11.14.2005

Much Ado About Nothing

Lately I feel bad a lot of the time because I feel like I'm letting people down right and left. I'm not doing anything, and I guess that's the problem.

I've come to realize that I've spent a good portion of my life trying to make others happy, often by doing things for or with them. But this choice has left me really unhealthily balanced as far as the time I spend on myself--renewing my energy and physically resting.

A couple things happened in the last few months to change this, maybe for the better, at least for me.

1. I spent a week out "on the farm" housesitting for a friend of mine. During this time I didn't make plans with people or use my phone very much. I didn't email outside of work. I just had some good time to myself and I think that this experience has impacted my decisions about how to spend my time now.

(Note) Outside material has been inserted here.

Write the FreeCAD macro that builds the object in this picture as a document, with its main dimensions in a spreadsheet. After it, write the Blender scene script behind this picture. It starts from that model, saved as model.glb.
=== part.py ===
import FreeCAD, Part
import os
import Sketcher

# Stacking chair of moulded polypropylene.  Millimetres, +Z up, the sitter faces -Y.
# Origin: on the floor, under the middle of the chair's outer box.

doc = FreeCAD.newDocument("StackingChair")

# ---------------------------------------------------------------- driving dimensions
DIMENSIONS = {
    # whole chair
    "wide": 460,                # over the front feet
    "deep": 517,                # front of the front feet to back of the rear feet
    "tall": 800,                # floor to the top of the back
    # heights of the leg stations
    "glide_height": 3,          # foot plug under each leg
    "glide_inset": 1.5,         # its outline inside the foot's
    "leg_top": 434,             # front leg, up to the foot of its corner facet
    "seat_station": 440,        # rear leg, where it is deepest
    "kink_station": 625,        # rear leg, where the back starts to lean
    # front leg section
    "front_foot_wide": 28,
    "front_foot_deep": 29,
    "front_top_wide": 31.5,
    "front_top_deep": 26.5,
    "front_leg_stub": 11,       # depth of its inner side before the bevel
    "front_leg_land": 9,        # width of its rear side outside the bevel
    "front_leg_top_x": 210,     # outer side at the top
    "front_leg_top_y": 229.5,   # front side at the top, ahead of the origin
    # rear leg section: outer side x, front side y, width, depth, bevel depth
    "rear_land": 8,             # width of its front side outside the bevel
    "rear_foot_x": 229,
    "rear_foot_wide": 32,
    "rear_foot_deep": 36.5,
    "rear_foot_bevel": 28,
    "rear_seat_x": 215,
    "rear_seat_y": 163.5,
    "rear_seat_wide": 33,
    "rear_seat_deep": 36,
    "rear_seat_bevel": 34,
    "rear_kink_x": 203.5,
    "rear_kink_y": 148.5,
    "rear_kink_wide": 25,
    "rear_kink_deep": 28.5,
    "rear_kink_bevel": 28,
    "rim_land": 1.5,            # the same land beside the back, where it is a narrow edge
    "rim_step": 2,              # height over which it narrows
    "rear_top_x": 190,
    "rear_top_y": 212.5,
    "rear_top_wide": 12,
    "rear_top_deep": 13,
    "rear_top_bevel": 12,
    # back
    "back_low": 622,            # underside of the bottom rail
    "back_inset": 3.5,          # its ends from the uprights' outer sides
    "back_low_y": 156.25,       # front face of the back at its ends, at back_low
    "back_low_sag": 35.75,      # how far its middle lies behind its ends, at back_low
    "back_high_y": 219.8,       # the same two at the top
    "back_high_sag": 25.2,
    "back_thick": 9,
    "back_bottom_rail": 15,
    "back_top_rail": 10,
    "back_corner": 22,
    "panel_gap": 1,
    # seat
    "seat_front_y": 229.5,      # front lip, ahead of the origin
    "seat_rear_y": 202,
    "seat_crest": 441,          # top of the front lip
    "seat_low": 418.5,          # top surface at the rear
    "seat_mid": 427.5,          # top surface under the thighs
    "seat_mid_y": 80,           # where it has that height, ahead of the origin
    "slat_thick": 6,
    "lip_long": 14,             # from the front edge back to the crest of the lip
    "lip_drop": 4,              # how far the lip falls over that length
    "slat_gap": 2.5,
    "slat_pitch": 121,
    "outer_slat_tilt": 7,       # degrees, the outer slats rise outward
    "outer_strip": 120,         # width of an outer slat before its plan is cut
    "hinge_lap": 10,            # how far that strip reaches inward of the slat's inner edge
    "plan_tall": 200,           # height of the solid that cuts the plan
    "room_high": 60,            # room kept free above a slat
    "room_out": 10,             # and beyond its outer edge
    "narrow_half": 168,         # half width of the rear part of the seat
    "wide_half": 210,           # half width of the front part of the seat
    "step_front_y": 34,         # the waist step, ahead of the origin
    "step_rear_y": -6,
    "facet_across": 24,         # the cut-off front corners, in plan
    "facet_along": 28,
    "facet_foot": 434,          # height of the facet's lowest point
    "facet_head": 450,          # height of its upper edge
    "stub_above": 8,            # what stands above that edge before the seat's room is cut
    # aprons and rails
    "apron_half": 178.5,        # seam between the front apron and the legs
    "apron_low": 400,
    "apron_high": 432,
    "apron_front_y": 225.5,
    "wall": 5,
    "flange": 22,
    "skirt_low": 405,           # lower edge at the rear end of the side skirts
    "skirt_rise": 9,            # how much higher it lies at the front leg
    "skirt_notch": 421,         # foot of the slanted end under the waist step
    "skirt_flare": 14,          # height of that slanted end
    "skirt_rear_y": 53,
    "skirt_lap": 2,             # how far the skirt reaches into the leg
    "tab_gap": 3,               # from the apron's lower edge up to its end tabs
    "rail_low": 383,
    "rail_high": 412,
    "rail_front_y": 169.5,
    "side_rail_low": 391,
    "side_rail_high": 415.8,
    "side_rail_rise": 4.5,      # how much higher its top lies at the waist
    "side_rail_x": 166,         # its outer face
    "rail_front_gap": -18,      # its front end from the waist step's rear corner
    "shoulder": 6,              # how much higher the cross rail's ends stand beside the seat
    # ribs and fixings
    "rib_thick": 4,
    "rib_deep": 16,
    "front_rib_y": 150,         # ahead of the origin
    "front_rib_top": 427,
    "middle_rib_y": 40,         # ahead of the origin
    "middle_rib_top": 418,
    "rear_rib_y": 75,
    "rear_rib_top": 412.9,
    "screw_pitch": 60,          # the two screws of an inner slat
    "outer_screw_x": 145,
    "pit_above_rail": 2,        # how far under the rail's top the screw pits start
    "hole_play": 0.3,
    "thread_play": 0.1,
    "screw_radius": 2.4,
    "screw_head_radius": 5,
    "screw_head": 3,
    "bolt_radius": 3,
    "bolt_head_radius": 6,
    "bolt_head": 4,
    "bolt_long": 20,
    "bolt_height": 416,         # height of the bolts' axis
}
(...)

2. I had a really terrible two months at work between August and September which left me feeling absolutely drained and mindless. I simply collapsed in many respects. By default, I stopped calling and hanging out with most people in my life.

3. I started realizing that I am responsible to provide my own rest through my choices of when and where and with whom to spend my time. So this has naturally led me to begin reevaluating all of these choices.

I hope I'm not coming off like some lunatic who thinks she's too popular for her own good. That's not my intent and it's not who I am. I just have a tendency to over-invest in others, to my detriment. And then I end up too tired to enjoy life.

So I'm trying not to feel bad as I choose quality over quantity, but it is very hard.